* [Exercise instructions]: Up to and including the line that contains "return g.finish(colour, rough, grain, Specular_IOR_Level=0.5)", repeat each line of the data exactly, starting from the first.

* [Source material]:
++++

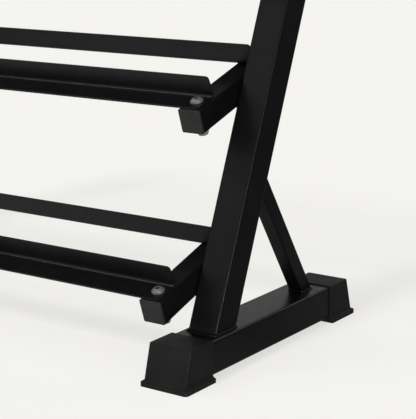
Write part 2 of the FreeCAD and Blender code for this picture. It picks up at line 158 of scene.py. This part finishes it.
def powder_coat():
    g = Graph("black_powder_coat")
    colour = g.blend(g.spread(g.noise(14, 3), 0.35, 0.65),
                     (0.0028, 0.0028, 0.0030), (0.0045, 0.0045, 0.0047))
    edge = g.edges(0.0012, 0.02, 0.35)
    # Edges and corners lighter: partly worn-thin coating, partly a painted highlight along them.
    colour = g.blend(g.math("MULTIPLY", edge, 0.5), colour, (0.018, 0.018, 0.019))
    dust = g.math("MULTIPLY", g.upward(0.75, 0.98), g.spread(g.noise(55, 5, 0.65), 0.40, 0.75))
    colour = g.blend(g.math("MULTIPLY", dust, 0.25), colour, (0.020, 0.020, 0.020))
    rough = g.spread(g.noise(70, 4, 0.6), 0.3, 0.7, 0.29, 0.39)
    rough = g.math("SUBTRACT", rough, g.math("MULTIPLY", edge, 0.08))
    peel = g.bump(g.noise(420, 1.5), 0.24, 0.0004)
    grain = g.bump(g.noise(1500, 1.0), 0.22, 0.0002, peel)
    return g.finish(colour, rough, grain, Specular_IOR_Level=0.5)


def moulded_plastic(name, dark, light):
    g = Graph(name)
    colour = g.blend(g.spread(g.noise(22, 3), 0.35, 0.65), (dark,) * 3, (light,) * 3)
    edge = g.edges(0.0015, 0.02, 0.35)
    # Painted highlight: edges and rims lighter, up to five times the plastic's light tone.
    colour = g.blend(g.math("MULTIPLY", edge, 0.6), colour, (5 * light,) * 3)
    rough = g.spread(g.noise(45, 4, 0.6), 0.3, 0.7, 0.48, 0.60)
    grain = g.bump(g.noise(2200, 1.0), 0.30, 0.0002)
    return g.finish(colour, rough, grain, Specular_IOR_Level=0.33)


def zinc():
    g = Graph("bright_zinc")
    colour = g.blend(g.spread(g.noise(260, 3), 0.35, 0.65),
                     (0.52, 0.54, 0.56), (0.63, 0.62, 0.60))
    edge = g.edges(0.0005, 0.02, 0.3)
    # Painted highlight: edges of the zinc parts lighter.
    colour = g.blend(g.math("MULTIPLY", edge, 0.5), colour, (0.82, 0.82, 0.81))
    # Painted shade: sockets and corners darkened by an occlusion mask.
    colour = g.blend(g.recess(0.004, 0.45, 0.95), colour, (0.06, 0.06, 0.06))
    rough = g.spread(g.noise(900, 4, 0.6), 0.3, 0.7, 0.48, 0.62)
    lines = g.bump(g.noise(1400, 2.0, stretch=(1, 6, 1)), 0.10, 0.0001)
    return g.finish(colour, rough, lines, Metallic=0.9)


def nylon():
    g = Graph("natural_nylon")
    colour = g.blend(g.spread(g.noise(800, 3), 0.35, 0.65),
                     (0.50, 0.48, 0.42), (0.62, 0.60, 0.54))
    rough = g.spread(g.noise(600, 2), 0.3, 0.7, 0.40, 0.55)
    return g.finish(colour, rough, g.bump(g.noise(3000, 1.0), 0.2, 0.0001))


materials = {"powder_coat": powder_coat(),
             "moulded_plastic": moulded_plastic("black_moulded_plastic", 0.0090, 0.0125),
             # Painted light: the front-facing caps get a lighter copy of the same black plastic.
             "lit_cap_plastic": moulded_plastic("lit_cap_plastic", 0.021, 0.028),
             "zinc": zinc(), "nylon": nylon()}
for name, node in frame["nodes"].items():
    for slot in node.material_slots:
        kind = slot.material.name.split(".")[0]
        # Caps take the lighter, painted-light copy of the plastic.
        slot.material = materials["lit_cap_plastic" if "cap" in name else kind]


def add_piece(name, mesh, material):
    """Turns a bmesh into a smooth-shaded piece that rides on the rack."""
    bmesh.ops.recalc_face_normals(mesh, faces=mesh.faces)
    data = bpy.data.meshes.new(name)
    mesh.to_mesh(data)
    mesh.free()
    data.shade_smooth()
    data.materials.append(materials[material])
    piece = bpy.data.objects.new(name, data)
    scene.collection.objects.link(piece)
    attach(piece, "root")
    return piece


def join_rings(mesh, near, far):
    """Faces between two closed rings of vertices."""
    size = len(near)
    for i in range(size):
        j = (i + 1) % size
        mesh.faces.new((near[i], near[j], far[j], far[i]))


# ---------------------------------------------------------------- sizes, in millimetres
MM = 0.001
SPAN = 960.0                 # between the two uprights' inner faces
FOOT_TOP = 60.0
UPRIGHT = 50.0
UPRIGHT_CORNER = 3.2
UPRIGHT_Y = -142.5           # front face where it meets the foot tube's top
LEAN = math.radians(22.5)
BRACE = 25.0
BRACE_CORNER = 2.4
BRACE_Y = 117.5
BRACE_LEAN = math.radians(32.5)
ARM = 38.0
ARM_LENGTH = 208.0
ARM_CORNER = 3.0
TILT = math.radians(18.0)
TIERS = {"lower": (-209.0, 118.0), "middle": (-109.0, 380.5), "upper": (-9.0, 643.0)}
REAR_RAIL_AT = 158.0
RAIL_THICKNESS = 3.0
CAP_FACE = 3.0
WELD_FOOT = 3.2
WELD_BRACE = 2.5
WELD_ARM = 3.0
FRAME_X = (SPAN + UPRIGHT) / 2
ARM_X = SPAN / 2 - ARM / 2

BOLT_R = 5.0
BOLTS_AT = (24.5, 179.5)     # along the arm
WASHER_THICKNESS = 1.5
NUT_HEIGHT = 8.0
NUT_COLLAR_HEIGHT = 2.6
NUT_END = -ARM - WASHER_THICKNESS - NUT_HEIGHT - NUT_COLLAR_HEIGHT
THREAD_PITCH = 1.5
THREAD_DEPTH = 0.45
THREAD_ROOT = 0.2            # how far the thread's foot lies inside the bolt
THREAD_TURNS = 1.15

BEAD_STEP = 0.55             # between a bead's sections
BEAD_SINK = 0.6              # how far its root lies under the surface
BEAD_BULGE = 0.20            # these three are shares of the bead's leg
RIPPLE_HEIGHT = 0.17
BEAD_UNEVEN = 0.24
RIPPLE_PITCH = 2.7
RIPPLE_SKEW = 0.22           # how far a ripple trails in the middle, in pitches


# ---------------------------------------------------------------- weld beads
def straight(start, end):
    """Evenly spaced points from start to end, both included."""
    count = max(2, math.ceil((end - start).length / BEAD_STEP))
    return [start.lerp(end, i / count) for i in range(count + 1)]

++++

* [Result of this task]:
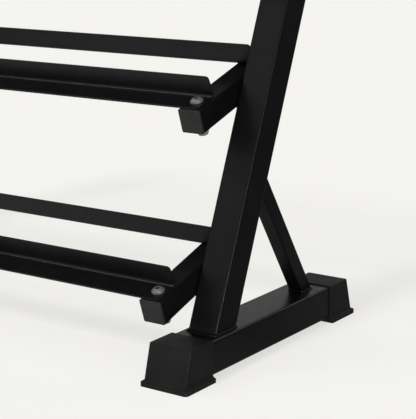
Write part 2 of the FreeCAD and Blender code for this picture. It picks up at line 158 of scene.py. This part finishes it.
def powder_coat():
    g = Graph("black_powder_coat")
    colour = g.blend(g.spread(g.noise(14, 3), 0.35, 0.65),
                     (0.0028, 0.0028, 0.0030), (0.0045, 0.0045, 0.0047))
    edge = g.edges(0.0012, 0.02, 0.35)
    # Edges and corners lighter: partly worn-thin coating, partly a painted highlight along them.
    colour = g.blend(g.math("MULTIPLY", edge, 0.5), colour, (0.018, 0.018, 0.019))
    dust = g.math("MULTIPLY", g.upward(0.75, 0.98), g.spread(g.noise(55, 5, 0.65), 0.40, 0.75))
    colour = g.blend(g.math("MULTIPLY", dust, 0.25), colour, (0.020, 0.020, 0.020))
    rough = g.spread(g.noise(70, 4, 0.6), 0.3, 0.7, 0.29, 0.39)
    rough = g.math("SUBTRACT", rough, g.math("MULTIPLY", edge, 0.08))
    peel = g.bump(g.noise(420, 1.5), 0.24, 0.0004)
    grain = g.bump(g.noise(1500, 1.0), 0.22, 0.0002, peel)
    return g.finish(colour, rough, grain, Specular_IOR_Level=0.5)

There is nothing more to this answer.